As a native Midwesterner, I know all about purchasing the practical brown or black down coat for the winter. But, it still doesn’t explain why countless numbers of women insist on blending into the huddled masses of dully colored jackets in the calmer times of cold weather.

With the wintry doldrums upon everyone, a bright coat is the best thing to see in a crowd of neutral, uninspiring outdoor gear.

Change your name

Even though there are a dozen Raven Moores inhabiting Chicago, and possibly the world, I still get “the interesting name” speech from people I meet. But, if you like being Jane Smith, then keep on being so.

But, you’ll become Buck Tooth Jane or Cubs Fan Jane when people need to distinguish you.

Surprise people

Despite being an engineer who is currently pursuing his masters degree, my boyfriend likes to don his father’s old work uniform shirts and jeans when we’re out and about. He looks like a blue collar worker, in spite of his very white collar background. And, if you start talking to him, you end up finding out more than you bargained for – and that intrigues people.
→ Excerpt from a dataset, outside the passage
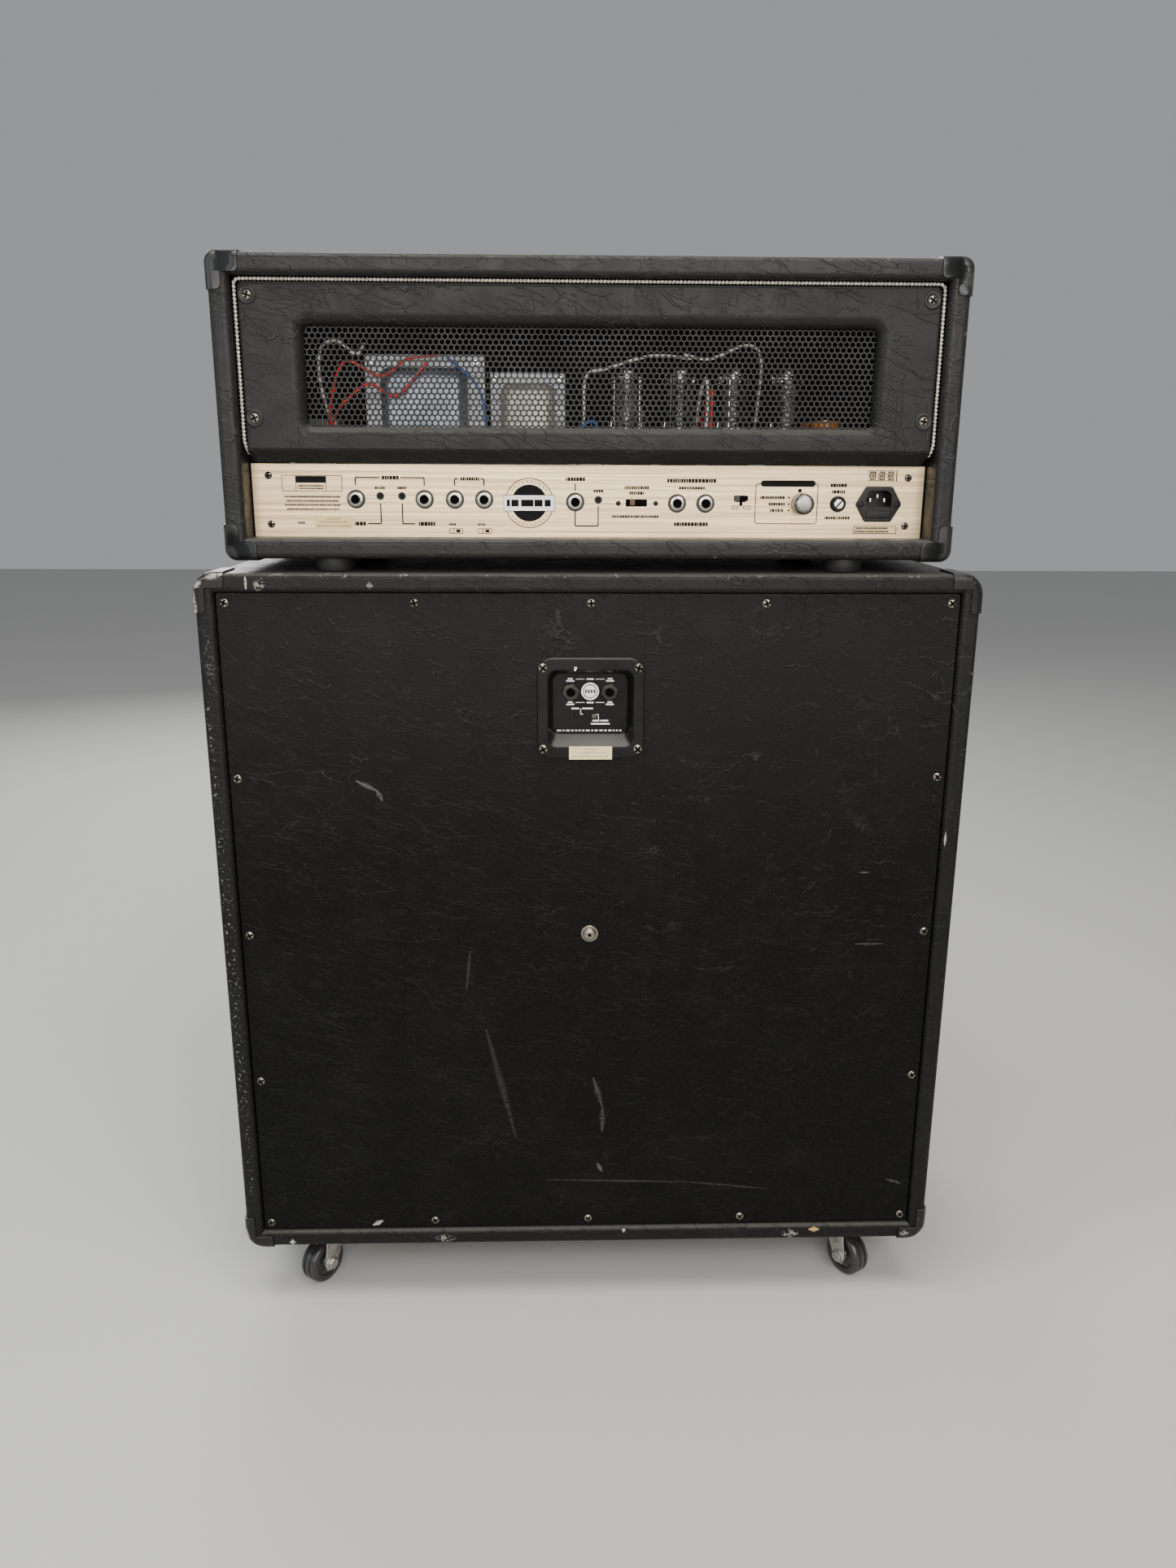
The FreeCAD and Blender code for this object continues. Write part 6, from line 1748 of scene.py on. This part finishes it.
def build_board():
    """Board, capacitors in brown sleeves, pots and the wires above the deck."""
    repaint("head_chassis", plain("chassis_steel", (0.10, 0.10, 0.105), 0.42, 0.7, tint=0.4))
    green = plain("board_resin", (0.02, 0.10, 0.045), 0.4, tint=0.3)
    sleeve = plain("capacitor_sleeve", (0.75, 0.24, 0.05), 0.4, tint=0.35)
    shape = brick((-302, -80, 854), (302, 85, 856), 0.4)
    can = turned([(16, 0), (16, 44), (15.2, 46.6), (14, 47.2), (13, 46.6), (0.01, 46.6)], 36)
    for spot in [upright((-248, y, DECK_Z)) for y in (40, -10)]:
        shape.join(can, spot, mark=1)
        shape.join(turned([(12.6, 46.4), (12.6, 47.6), (0, 47.6)], 28), spot, mark=2)
    pot = turned([(8, 0), (8, 15.4), (7.4, 16.2), (3.2, 16.4), (3.1, 0)], 30)
    for index in range(5):
        shape.join(pot, facing((30 - 48 * index, -92.2, 884), -1), mark=2)
    x, z = spot_of("mode_turn")
    shape.join(pot, facing((x, 115.2, z)), mark=2)
    small = turned([(6, 0), (6, 12), (2.6, 12.3), (2.5, 0)], 24)
    for name in TRIMS:
        x, z = spot_of(name + "_turn")
        shape.join(small, facing((x, 119.1, z)), mark=2)
    piece("circuit_board_parts", shape, [green, sleeve, NICKEL], "head",
          ["circuit_board"])
    wires = {"red": (0.75, 0.03, 0.02), "blue": (0.05, 0.16, 0.60), "white": (0.88, 0.86, 0.80),
             "yellow": (0.55, 0.34, 0.03)}
    routes = {
        "red": [[(256, 60, 915), (258, 92, 958), (240, 104, 1012), (205, 100, 1000),
                 (178, 98, 1016), (150, 94, 1020)],
                [(262, 70, 915), (252, 100, 960), (230, 106, 984), (214, 104, 992),
                 (190, 99, 982), (160, 96, 1013)],
                [(-110, 20, 915), (-116, 60, 960), (-120, 102, 990), (-120, 104, 950),
                 (-122, 96, 915)]],
        "blue": [[(100, 78, 915), (102, 96, 950), (110, 100, 990), (140, 96, 1018)],
                 [(24, 80, 915), (20, 98, 940), (-4, 104, 958), (-14, 96, 915)]],
        "white": [[(244, 62, 915), (262, 96, 980), (262, 104, 1022), (246, 104, 1032),
                   (228, 102, 1020), (220, 96, 1030)],
                  [(-112, 30, 915), (-110, 80, 975), (-114, 104, 1000), (-116, 104, 965),
                   (-110, 98, 915)],
                  [(-172, 20, 915), (-172, 70, 985), (-166, 104, 1022), (-150, 104, 1030),
                   (-118, 100, 1018), (-92, 96, 1022)],
                  [(10, 60, 915), (6, 92, 960), (4, 104, 1000), (-16, 104, 1008),
                   (-60, 103, 1020), (-100, 100, 1018)]],
        "yellow": [[(12, 82, 915), (16, 100, 930), (34, 104, 926), (48, 96, 915)]]}
    for colour, paths in routes.items():
        shape = Shape()
        for path in paths:
            shape.join(swept(smoothed(path, 12), 1.5, 10))
        look = plain("wire_" + colour, wires[colour], 0.4, tint=0.2)
        piece("inner_wires_" + colour, shape, look, "head")


def smoothed(path, parts):
    """Catmull-Rom curve through the points."""
    points = [Vector(point) for point in path]
    points = [points[0] * 2 - points[1]] + points + [points[-1] * 2 - points[-2]]
    result = []
    for index in range(1, len(points) - 2):
        a, b, c, e = points[index - 1:index + 3]
        for step in range(parts):
            t = step / parts
            result.append(0.5 * ((2 * b) + (c - a) * t + (2 * a - 5 * b + 4 * c - e) * t * t
                                 + (3 * b - a - 3 * c + e) * t ** 3))
    result.append(points[-2])
    return result


build_tubes()
build_transformers()
build_board()


# ------------------------------------------------------------------ head front and top
def dial_digit(ink, number, x, z, y):
    """Plain seven-stroke figure printed on the front panel, read from the -Y side."""
    strokes = {"a": ((0, 1), (1, 1)), "b": ((1, 1), (1, 0.5)), "c": ((1, 0.5), (1, 0)),
               "d": ((0, 0), (1, 0)), "e": ((0, 0), (0, 0.5)), "f": ((0, 0.5), (0, 1)),
               "g": ((0, 0.5), (1, 0.5))}
    half = 0.18
    width, height = 1.6, 3.0
    for name in {0: "abcdef", 2: "abged", 4: "fgbc", 6: "afgedc", 8: "abcdefg", 1: "bc"}[number]:
        across, up = [sorted(values) for values in zip(*strokes[name])]
        low_x, high_x = x + (0.5 - across[1]) * width, x + (0.5 - across[0]) * width
        low_z, high_z = z + (up[0] - 0.5) * height, z + (up[1] - 0.5) * height
        outline = [(low_x - half, low_z - half), (high_x + half, low_z - half),
                   (high_x + half, high_z + half), (low_x - half, high_z + half)]
        ink.skin([at(outline, y + 0.2), at(outline, y - 0.12)])


def build_front_panel():
    """Brushed panel with knobs, dials numbered 0 to 10, rockers and lamp; the input jack comes with the rear
    jacks.
    """
    repaint("front_panel", brushed("front_brushed", (0.76, 0.76, 0.77), 0.32))
    ink = Shape()
    y = FRONT_Y
    row = 884
    lamp = facing((240, y, row), -1)
    rockers = (268, 296)
    knob = knurled_knob(12, 14.9, 1.5, skirt=4)
    for name in ("presence", "treble", "middle", "bass", "volume"):
        x, z = spot_of(name + "_turn")
        shape = Shape().join(knob, facing((x, y, z), -1))
        shape.join(brick((x - 0.5, y - 16.6, z + 3), (x + 0.5, y - 14.6, z + 8.2), 0.2), mark=1)
        piece(name + "_knob_shape", shape, [CHROME, PRINT_BLACK], name + "_knob",
              [name + "_knob"], smooth=30)
        for step in range(11):
            angle = math.radians(240 - 30 * step)
            ink.join(dial_tick(x, y, z, angle, 14.2, 16.4 if step % 2 else 17.2))
            if step % 2 == 0:
                figures = [1, 0] if step == 10 else [step]
                for place, figure in enumerate(figures):
                    shift = (place - (len(figures) - 1) / 2) * 2.4
                    dial_digit(ink, figure, x - 20.2 * math.cos(angle) - shift,
                               z + 20.2 * math.sin(angle), y)
    for x in rockers:
        print_box(ink, (x - 9.5, row - 15), (x + 9.5, row + 15), 0.5, y, side=-1, radius=2)
    print_run(ink, [(-300, 866), (-270, 866)], 0.5, y, -1)
    piece("front_panel_ink", ink, PRINT_BLACK, "head")
    bezel = turned([(9, 0), (9, 1.2), (8.2, 2.4), (7.1, 2.6), (7.0, 0)], 40, bored=True)
    piece("lamp_bezel", Shape().join(bezel, lamp), CHROME, "head")
    lens_look = Look("lamp_lens", (0.55, 0.02, 0.015), 0.15, transmission_weight=0.35)
    lens_look.bump(lens_look.waves(500), 0.4, 0.0005)
    lens_look.paint(lens_look.blend(lens_look.noise(200, 2), (0.62, 0.03, 0.02),
                                    (0.38, 0.01, 0.01)))
    lens = turned([(6, -16), (6, 0), (6.9, 0.2), (6.9, 1.6), (5.6, 3.0), (3.0, 3.9),
                   (0.01, 4.0)], 40, lobes=20, depth=0.25, span=(0.1, 3.2))
    piece("lamp_lens_shape", Shape().join(lens, lamp), lens_look, "head",
          ["pilot_lamp"])
    for name in ("power", "standby"):
        node = name + "_rocker"
        low, high = extent(node)
        x = (low.x + high.x) / 2
        profile = []
        for share in [step / 12 for step in range(13)]:
            dip = 1.1 + 1.32 * math.sin(math.pi * share) - 1.1 * abs(2 * share - 1) ** 3
            profile.append((low.y + dip, low.z + (high.z - low.z) * share))
        rings = []
        for px, inset in ((low.x, 0.5), (low.x + 0.4, 0), (high.x - 0.4, 0), (high.x, 0.5)):
            ring = [(px, py + inset, pz) for py, pz in profile]
            ring += [(px, high.y - inset, high.z - inset - 1.4),
                     (px, high.y - inset, low.z + inset + 1.4)]
            rings.append(ring)
        shape = Shape().skin(rings)
        shape.join(brick((x - 0.4, low.y + 1.0, high.z - 8),
                         (x + 0.4, low.y + 1.7, high.z - 3.6), 0.1), mark=1)
        piece(node + "_shape", shape, [SATIN_BLACK, PRINT_WHITE], node, [node])
    frame_shape = Shape()
    for x in rockers:
        frame_shape.join(slab([rect_loop((x, row), 17, 27, 1.8, 4),
                               rect_loop((x, row), 13.2, 23.4, 0.8, 4, hole=True)],
                              y + 0.2, y - 1.5, 0.5, 0, 3))
    piece("rocker_frames", frame_shape, DISH_PLASTIC, "head")


def dial_tick(x, y, z, angle, near, far):
    """Radial printed tick round a front knob."""
    along = Vector((-math.cos(angle), math.sin(angle)))
    across = Vector((-along.y, along.x)) * 0.25
    outline = [Vector((x, z)) + along * reach + across * side
               for reach, side in ((near, -1), (far, -1), (far, 1), (near, 1))]
    return Shape().skin([at(outline, y + 0.2), at(outline, y - 0.12)])


def build_feet():
    """Four rubber feet under the head."""
    foot = turned([(0.01, 0.2), (13.5, 0.2), (16.4, 0.5), (17.2, 1.4), (18.2, 6), (19, 11.8),
                   (18.8, 13), (0.01, 13)], 48)
    shape = Shape()
    for sx, sy in CORNERS:
        shape.join(foot, upright((sx * 250, 25 + sy * 118, 816)))
    piece("head_foot_set", shape, RUBBER, "head", ["head_feet"])


def build_strap():
    """Moulded strap handle: a soft band bowed between two riveted metal ends."""
    low, high = extent("head_handle_strap")
    base = low.z
    middle_y = (low.y + high.y) / 2
    half = (high.x - low.x) / 2
    rise = high.z - base
    rings = []
    for x in [-half + half * step / 42 for step in range(85)]:
        share = min(1, max(0, (half - abs(x) - 26) / 34))
        lift = (rise - 5) * (share * share * (3 - 2 * share))
        ring = []
        for angle in [TAU * turn / 28 for turn in range(28)]:
            ca, sa = math.cos(angle), math.sin(angle)
            py = (12.6 + 0.4 * share) * math.copysign(abs(ca) ** 0.35, ca)
            pz = 2.5 * math.copysign(abs(sa) ** 0.6, sa)
            ridge = 0.11 * math.sin(abs(py) * 1.5) if abs(py) < 10 and sa > 0 else 0
            ring.append((x, middle_y + py, base + lift + 2.45 + pz + ridge))
        rings.append(ring)
    leather = plain("strap_vinyl", (0.020, 0.019, 0.019), 0.46, grain=420, depth=0.0005)
    shape = Shape().skin(rings)
    piece("head_strap", shape, leather, "head", ["head_handle_strap"], smooth=60)
    caps = Shape()
    for side in (-1, 1):
        centre_x = side * (half - 17)
        rings = []
        for step in range(-8, 9):
            edge = 1 - max(0, abs(step) - 6) / 4
            wide = 15.68 if edge < 1 else 16
            rings.append([(centre_x + 2 * step, middle_y + wide * math.cos(angle),
                           base + 7.8 * edge * math.sin(angle) ** 0.45)
                          for angle in [math.pi * turn / 8 for turn in range(9)]])
        caps.skin(rings)
        caps.join(phillips(4.2, 1.2), upright((centre_x, middle_y, base + 6.8)))
    piece("head_strap_ends", caps, CHROME, "head", ["head_handle_ends"], smooth=50)


build_front_panel()
build_feet()
build_strap()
People like being surprised, and in a way, they like being fooled (only sometimes). You’ll become interesting because they’ll want to see what other surprises you can come up with next.

Have an unexpected hobby or interest

This goes back to the previous suggestion of surprising people, but is a tad more specific. It’s human nature to size people up, no matter how they try to convince you otherwise.

So, when I say I read graphic novels or play video games (and read Game Informer), people are usually surprised, because after all – it’s unexpected.